There is something so profoundly shallow and stunted about this kind dreaming, and yet there is something so quintessentially American about it. It's at the heart of American exceptionalism, which is so unhooked from the weight of the corrupt old world and notions of original sin. America is so strange that way: on the one hand it is Puritanically obsessed with evil and the depravity of man, and on the other obsessed with starting over, with the reinvention of the self, with dreaming dreams untethered to the past or to reality in general. Americans create their own reality.
I used to think that Moby Dick was our great national epic, but I'm leaning toward thinking that The Great Gatsby should have equal billing. Moby Dick tells a story that is saturated with one man's self-destructive obsession. Gatsby's obsession is the other side of the coin from Ahab's obsession, but it is equally self-destructive. that is analogous the self-destructive fantasy Fitzgerald's Gatsby. Nixon and Cheney were Ahab types; Reagan and Trump are Gatsby types. (There's a whole cultural left side of this dream that comprises, imo, with Robespierre and Stalin in the Ahab role, and people like Bill Clinton and Bruce Jenner in the Gatsby role, but the focus here is on how this plays out on on the cultural right.} .

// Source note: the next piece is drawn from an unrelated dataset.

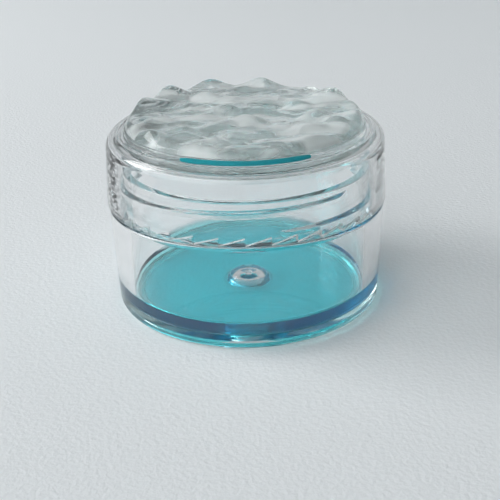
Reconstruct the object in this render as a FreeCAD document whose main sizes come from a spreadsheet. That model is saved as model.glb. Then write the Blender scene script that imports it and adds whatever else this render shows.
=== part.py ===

In this right-leaning obsessive imagination of the Real, good and evil are black and white, and human beings are on the Team Good or the Team Evil . If you do evil things, they're not really evil if you're on the Good Team. If you do good things, they're really not good if are on the Evil Team. This certainly plays out in the way white people imagine black people as a category, i.e, blacks they don't know well--they may know and like some black individuals, so that enables them to think they are unaffected by this deep black & white fantasy.
But these racial attitudes are part of a bigger American identity complex that shaped the broad emerging white, middle-class culture of the late 19th century. For this swath of conventional white Americans, other Americans who do not comfortably fit into that identity complex are on Team Evil. Communists, Catholic immigrants from Ireland and Italy, Jews from eastern Europe, labor activists, Blacks, Hispanics, gays, lesbians, Liberal intellectuals in the media and universities--all at one time or another didn't fit well into the fantasy, and while some within these groups have become 'real' Americans, most are still suspect if not still robustly rejected as non-Americans.
This kind of black & white thinking, of course, is not unique to Americans, but we Americans give it our own perverse stamp. Ronald Reagan was for most Americans on the Team Good because he was the embodiment of the virtues of the Gatsby invent-yourself dream. He was a model citizen in the Republic of American Delusion, and so if conservative intellectuals like Dreher want to understand Trump, they first have to understand Reagan. Reagan was never taken seriously by the media during the sixties and seventies. Nixon and Kissinger thought he was a moron. Trump is every bit as formidable as Reagan was. And if Americans could vote for Reagan, they are just as capable of voting for Trump. The imagination of the American Dream that made Reagan a possibility is the same imagination that has made Trump one.
Their success would not be possible if this were just their individual private fantasies; it's one they share with so many Americans whose idea of the American Dream is stuck around 1885. These Americans cling to it because the really Real is too messy and complex. That's why they think that Liberals who embrace complexity have no principles. Conservative intellectuals who stand outside this fantasy recognize that there is such a thing as a Liberal with principles, but conservative non-intellectuals have a hard time recognizing principles that are different from their own. That's why if there is no arguing or even agreeing to disagree with so many on the cultural right. The only necessary arguments are to affirm what is believed. It is impossible for them to imagine that anyone who cannot affirm their beliefs or world view can be anything other than the spawn of Satan. Liberal arguments that seem to make sense but which undermine their fantasy are dismissed as like the clever arguments of the serpent in the garden.
The intractability of the problem lies not in that Conservatives have significant policy differences from Liberals--those can be worked out; the problem lies in that they imagine these differences in black and white terms that shape what is whether they imagine as a Manichean struggle, whether they would use that term or not. They can't give up their fantasy of the war between Good and Evil that requires the stouthearted to keep the faith and to fight the good fight against the Satanic foe. To give an inch is to risk being set adrift in a sea of identity loss. Taking on the Spawn of Satan in the culture war is a way to avert identity loss and the fear of drowning in modern/postmodern complexity. But fighting this battle, while it provides short term benefits does not end well. It didn't for Ahab, and it won't for them. The only question is how many people will they take down with them before they find that out.
Some conservative do give up the black and white fantasy, and they don't drown. They don't necessarily become nihilists or cynics. Some of them are conservative intellectuals at places like The American Conservative. They don't give up their religious faith. They just become more down-to-earth, humble, more capable of seeing other's points of view rather than seeing them as evil empires or as the spawn of Satan. They learn to live in hope rather than with the callow optimism of a Reagan or Trump.